SIP Phone Issue: Recieved Parameter in Via Header

I'll be shocked if anyone can help me with this, but I've been working on it for over a month and am no closer to a solution now then when I started!

Here's the deal: we have a MITEL 3300 PBX that we use for VoIP communication at our company.  We've been experimenting with Softphones, specifically with Counterpath's Bria 3, and have had great success inside the network.  Outside, however, has been a different story.  I put NAT rules/ACLs in place to allow inbound traffic to be routed to/from our MITEL PBX, and at first it seemed like it would work great (first connection from the outside did just fine).  Later, however,we found most people couldn't connect from their homes/hotels/etc.

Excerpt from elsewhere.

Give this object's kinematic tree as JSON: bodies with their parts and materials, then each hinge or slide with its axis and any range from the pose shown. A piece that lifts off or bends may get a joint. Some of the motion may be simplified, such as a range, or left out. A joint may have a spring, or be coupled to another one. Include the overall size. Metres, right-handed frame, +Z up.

More research turned up that some routers have built in SIP Application Layer Gateways, which rewrite the SIP packets in some magical way that allows them to connect.  Every router we've used that doesn't have a built-in ALG fails.  After comarping Ethereal packet traces, I've determined that the only difference between a succesful connection and a failed one is that succesful SIP packets do not contain the 'received=outside IP' parameter in the Via header while failed packets do.

What can I do, either in Bria, my Cisco ASA, or to my MITEL 3300 ICP that will allow this blasted softphone to connect from regular routers?  Is this software just doomed to fail unless I'm passing through a special ALG enabled router?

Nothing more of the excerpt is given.